Task goal:
Provide only the number of lines where "rigid" occurs.
===== Dataset records
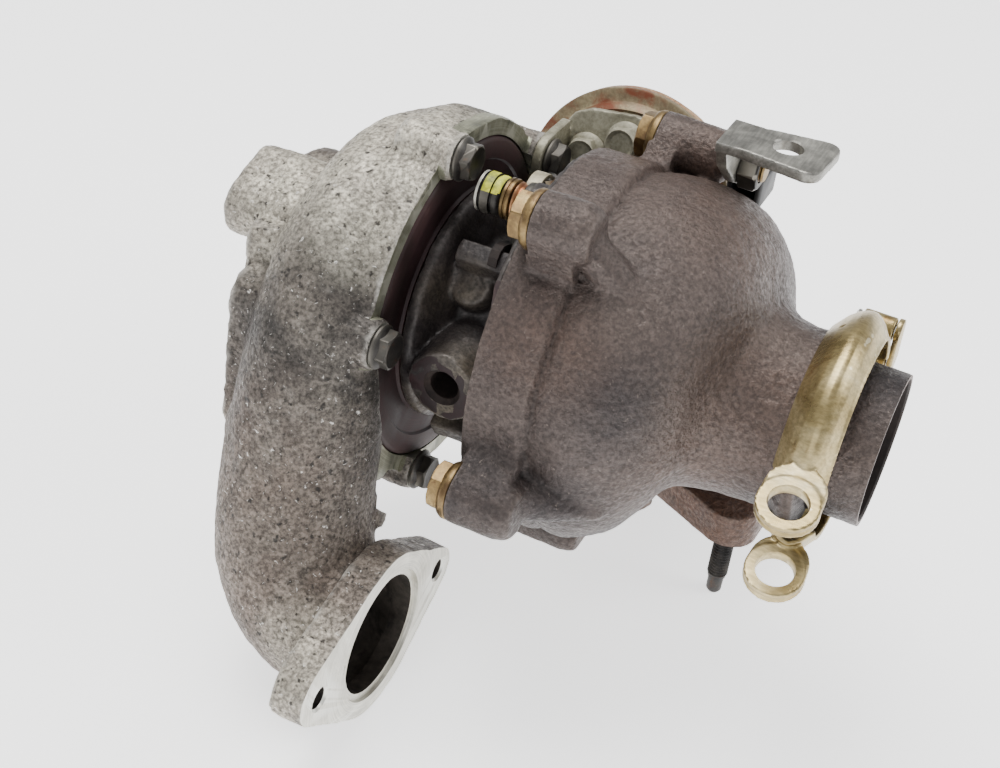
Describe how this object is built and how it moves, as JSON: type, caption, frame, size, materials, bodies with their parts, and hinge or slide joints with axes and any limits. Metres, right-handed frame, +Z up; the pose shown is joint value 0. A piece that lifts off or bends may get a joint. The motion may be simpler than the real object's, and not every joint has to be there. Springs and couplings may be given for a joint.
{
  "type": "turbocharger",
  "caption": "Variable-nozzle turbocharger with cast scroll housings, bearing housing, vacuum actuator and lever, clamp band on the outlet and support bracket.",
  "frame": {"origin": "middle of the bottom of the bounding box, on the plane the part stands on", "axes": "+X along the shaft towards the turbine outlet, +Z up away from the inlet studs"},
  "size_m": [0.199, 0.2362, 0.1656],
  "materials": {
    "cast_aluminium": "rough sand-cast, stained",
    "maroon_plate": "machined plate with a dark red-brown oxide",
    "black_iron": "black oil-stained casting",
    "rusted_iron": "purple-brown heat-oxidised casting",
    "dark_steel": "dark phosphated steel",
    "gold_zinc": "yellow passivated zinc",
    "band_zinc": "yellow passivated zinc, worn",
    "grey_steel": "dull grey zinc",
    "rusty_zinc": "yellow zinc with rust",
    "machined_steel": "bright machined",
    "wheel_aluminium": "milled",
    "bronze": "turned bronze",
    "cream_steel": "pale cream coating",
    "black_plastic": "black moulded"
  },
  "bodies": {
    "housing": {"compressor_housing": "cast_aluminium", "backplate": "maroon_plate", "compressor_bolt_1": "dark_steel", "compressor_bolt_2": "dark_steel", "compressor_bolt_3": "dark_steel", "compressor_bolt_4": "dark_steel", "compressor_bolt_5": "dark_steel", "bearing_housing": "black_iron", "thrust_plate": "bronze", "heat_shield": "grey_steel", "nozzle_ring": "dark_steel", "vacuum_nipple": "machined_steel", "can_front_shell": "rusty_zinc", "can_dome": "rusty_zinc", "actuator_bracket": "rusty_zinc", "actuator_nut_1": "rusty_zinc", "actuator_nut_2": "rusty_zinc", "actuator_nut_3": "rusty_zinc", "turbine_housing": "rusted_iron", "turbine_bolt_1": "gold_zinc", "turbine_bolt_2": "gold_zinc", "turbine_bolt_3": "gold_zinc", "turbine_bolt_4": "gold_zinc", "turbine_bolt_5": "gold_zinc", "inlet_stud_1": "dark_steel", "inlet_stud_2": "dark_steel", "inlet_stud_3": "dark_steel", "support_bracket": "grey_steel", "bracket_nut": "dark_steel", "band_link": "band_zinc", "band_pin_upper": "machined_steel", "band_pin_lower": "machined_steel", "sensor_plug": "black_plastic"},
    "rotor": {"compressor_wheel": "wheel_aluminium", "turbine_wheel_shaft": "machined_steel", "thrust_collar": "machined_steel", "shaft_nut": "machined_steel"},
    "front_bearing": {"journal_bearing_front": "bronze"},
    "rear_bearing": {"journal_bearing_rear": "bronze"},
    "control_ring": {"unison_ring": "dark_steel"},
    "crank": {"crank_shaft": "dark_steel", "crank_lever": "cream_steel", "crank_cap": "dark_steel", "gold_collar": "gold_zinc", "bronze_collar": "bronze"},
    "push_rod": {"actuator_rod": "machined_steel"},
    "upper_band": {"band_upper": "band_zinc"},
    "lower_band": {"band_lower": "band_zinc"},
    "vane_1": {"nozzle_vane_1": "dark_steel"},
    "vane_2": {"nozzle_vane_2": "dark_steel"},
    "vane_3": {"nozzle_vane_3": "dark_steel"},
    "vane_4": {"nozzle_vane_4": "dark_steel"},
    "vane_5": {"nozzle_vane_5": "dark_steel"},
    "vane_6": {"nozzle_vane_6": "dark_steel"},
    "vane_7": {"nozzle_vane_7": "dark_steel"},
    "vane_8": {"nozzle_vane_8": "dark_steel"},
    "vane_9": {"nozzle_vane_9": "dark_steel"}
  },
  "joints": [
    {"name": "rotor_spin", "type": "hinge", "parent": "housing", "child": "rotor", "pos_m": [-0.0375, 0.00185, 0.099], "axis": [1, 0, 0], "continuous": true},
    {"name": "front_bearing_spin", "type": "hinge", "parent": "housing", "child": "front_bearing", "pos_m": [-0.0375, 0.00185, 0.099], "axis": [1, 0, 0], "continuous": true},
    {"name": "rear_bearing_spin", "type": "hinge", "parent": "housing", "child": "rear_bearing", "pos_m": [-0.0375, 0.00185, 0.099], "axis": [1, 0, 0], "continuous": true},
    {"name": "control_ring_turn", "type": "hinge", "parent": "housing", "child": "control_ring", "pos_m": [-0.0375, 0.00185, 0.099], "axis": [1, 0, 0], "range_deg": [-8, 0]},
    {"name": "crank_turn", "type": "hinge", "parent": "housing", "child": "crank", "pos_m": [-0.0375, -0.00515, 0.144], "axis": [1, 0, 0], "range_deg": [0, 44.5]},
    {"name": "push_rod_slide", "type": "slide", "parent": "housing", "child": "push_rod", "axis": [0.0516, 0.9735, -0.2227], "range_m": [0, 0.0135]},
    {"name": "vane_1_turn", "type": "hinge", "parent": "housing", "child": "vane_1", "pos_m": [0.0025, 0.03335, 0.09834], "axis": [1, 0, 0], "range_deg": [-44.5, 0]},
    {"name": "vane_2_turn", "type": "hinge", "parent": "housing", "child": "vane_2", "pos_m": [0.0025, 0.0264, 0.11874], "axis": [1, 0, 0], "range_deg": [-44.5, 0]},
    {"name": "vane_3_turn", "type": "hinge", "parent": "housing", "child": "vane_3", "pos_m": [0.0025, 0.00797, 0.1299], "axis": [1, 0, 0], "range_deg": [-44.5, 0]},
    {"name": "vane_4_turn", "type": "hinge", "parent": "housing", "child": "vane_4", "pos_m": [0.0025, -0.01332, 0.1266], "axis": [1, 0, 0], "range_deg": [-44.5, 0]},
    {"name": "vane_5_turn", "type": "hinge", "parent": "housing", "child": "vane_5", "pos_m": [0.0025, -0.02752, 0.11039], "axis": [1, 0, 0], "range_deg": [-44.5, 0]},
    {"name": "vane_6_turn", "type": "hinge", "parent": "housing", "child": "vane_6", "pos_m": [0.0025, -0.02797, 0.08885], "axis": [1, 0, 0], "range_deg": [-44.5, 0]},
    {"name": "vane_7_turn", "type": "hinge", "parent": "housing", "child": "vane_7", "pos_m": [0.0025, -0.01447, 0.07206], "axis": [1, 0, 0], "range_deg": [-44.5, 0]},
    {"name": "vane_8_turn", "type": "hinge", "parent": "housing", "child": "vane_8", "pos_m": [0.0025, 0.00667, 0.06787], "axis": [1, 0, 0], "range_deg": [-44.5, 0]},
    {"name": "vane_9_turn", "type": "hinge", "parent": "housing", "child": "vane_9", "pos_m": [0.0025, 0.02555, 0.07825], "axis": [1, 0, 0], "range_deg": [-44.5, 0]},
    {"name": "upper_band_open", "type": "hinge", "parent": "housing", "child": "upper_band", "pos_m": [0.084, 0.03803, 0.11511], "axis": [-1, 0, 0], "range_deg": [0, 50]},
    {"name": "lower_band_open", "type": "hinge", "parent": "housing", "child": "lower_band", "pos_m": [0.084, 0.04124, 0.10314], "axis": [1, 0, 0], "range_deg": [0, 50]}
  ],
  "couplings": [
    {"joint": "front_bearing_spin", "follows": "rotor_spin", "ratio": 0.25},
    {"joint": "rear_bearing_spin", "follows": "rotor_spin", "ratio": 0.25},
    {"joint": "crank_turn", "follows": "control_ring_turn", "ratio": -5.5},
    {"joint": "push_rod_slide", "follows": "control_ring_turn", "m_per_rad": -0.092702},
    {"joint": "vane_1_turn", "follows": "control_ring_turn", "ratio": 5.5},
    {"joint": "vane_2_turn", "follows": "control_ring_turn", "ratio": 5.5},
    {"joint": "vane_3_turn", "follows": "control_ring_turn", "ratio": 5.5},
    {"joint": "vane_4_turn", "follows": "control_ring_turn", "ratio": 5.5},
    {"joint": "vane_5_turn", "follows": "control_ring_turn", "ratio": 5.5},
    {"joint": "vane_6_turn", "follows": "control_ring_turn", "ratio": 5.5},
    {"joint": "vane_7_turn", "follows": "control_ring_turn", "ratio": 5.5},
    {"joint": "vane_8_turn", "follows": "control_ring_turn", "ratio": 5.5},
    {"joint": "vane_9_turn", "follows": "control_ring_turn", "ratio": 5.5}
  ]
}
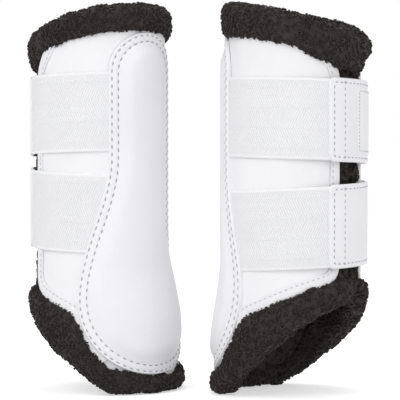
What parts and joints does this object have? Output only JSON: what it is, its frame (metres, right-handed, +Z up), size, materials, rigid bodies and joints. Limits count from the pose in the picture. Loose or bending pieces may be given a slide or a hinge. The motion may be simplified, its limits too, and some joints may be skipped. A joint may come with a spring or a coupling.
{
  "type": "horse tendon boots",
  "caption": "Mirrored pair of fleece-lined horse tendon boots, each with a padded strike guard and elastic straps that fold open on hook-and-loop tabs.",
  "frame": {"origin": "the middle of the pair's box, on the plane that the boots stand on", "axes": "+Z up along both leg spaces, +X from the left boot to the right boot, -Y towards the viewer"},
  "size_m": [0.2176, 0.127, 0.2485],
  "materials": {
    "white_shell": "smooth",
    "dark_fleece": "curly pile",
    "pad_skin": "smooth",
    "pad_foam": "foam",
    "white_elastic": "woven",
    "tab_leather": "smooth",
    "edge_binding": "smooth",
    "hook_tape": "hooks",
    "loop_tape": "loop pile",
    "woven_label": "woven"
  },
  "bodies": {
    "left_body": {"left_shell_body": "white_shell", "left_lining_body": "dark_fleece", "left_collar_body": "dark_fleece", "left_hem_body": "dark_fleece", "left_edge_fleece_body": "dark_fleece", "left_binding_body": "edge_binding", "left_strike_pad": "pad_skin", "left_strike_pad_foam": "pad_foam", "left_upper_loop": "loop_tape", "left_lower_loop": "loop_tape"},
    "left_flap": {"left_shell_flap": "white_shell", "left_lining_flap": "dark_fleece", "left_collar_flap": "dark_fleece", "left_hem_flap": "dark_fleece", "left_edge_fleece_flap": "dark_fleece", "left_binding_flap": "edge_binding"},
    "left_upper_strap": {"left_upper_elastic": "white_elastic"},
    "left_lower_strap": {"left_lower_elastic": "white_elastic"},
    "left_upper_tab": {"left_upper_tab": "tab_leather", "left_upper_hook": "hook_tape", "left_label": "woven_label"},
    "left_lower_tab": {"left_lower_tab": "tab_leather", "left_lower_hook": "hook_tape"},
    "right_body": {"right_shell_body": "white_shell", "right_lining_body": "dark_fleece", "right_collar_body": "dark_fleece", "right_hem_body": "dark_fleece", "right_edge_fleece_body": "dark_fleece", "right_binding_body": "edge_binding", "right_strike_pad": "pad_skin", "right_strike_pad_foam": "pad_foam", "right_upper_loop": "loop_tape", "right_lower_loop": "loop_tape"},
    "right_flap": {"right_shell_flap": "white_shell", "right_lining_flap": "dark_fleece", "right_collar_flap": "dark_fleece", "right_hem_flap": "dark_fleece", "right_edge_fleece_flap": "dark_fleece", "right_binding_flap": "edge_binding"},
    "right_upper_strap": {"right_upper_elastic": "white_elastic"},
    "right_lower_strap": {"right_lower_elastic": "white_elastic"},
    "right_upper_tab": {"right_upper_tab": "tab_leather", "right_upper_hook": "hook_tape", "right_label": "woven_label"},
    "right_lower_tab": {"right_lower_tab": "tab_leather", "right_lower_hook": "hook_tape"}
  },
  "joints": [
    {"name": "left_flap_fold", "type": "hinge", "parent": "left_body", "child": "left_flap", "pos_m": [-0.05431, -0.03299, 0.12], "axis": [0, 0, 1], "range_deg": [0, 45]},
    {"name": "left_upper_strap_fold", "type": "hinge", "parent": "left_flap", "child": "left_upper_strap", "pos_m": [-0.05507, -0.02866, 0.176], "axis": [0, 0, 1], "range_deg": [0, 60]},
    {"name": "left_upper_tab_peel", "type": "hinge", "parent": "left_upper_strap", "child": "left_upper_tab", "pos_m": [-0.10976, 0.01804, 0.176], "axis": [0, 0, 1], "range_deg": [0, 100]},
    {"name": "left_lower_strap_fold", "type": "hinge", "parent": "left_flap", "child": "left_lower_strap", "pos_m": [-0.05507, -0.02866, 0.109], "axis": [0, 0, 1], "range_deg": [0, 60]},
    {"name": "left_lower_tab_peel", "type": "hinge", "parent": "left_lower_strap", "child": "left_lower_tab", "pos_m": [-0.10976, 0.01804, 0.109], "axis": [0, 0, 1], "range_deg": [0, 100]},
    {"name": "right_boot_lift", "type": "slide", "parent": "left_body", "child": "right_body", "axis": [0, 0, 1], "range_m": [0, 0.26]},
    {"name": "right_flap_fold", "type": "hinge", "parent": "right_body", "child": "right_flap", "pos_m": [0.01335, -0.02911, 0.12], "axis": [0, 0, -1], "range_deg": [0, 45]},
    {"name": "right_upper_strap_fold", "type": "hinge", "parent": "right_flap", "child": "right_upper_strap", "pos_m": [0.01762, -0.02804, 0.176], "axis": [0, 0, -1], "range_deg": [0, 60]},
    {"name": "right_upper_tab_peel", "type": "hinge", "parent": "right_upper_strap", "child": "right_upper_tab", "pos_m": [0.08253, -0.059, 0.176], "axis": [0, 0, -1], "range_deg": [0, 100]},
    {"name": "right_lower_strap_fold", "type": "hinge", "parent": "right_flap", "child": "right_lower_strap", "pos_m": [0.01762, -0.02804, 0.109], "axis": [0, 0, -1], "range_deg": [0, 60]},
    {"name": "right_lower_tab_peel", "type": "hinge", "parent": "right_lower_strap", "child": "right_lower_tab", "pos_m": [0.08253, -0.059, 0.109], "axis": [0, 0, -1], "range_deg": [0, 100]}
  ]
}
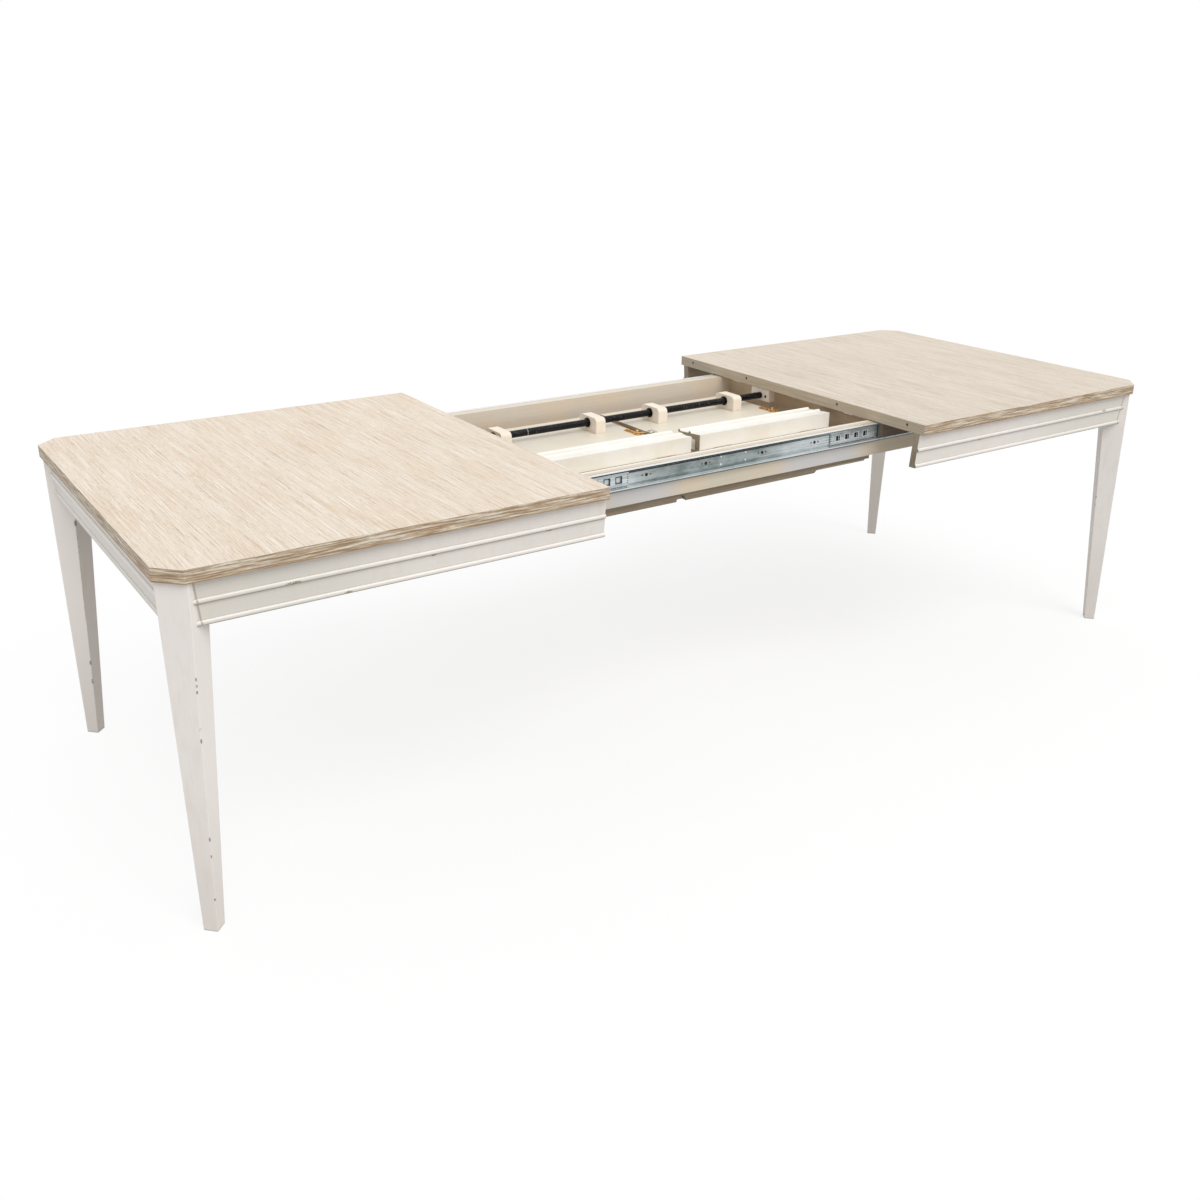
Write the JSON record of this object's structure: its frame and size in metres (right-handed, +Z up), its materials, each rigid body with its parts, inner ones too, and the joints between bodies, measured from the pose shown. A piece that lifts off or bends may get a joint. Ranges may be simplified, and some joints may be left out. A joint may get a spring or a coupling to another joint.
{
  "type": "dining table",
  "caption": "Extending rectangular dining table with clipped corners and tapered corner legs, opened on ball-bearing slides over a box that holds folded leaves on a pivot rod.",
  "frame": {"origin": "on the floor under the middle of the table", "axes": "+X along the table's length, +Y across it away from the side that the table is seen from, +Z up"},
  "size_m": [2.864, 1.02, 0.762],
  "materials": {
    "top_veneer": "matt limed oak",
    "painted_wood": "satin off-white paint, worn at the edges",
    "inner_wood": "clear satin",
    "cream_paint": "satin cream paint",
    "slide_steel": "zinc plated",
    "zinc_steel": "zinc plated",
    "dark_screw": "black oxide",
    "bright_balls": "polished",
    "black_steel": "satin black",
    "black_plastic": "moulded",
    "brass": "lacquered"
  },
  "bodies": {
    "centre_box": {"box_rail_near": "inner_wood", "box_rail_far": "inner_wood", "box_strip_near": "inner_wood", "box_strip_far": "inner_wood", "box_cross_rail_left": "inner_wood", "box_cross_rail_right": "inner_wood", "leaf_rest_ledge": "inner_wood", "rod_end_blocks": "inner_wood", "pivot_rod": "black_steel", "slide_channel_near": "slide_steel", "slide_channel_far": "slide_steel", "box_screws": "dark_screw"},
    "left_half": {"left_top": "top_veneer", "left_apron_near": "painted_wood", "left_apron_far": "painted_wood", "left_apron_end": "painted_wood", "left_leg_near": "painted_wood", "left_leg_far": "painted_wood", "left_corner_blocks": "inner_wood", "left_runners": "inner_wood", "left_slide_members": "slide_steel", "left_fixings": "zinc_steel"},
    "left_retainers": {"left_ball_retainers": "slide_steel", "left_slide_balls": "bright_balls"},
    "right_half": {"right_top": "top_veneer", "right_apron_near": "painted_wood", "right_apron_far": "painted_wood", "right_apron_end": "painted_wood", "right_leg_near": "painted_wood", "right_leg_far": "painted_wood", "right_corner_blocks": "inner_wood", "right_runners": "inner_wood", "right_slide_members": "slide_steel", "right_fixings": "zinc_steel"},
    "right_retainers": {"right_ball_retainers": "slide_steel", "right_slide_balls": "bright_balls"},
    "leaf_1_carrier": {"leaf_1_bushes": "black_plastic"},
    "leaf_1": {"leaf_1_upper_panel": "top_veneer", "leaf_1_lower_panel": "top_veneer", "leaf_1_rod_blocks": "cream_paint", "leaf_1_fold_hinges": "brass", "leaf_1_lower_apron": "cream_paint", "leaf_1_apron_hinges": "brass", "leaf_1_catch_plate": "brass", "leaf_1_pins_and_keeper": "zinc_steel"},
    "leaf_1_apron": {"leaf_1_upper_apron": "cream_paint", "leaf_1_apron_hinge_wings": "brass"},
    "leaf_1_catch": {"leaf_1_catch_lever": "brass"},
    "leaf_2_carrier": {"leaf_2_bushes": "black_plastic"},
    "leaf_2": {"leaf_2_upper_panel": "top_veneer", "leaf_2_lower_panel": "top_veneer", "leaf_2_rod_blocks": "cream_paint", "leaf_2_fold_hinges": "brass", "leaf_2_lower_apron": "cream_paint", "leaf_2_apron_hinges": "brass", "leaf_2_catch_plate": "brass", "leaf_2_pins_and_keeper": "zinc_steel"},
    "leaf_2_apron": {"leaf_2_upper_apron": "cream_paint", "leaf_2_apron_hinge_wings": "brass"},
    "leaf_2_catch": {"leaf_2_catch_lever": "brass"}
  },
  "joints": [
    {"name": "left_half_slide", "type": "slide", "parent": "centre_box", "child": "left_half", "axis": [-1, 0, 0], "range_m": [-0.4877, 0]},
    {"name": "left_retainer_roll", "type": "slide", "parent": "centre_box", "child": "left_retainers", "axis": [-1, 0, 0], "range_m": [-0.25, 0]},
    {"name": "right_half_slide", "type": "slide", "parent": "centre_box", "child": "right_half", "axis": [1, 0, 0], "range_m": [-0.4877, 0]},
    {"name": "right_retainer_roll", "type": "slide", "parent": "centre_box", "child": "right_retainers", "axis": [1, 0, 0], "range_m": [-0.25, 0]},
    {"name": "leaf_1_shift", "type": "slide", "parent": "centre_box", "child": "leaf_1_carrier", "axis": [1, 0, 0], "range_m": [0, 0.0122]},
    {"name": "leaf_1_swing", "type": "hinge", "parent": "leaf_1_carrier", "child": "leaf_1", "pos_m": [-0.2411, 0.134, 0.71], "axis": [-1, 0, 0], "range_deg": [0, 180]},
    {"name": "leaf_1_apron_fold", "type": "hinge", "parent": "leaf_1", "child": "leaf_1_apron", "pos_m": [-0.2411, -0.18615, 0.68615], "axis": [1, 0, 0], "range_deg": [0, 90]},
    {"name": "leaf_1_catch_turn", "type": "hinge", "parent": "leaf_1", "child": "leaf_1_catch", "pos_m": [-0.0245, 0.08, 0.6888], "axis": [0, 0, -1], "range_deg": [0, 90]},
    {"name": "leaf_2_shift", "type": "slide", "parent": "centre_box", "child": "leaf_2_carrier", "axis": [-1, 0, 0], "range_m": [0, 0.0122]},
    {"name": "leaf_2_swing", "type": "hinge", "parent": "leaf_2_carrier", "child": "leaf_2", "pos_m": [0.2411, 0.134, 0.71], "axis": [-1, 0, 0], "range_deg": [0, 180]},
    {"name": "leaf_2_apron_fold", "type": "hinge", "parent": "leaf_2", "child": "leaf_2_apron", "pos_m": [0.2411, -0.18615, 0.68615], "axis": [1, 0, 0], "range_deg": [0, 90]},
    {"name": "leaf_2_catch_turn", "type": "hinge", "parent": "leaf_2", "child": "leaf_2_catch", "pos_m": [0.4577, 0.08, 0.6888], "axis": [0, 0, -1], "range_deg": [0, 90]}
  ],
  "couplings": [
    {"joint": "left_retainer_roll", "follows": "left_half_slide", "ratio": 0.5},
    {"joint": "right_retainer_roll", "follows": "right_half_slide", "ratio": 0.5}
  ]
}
==========
Written reply:
2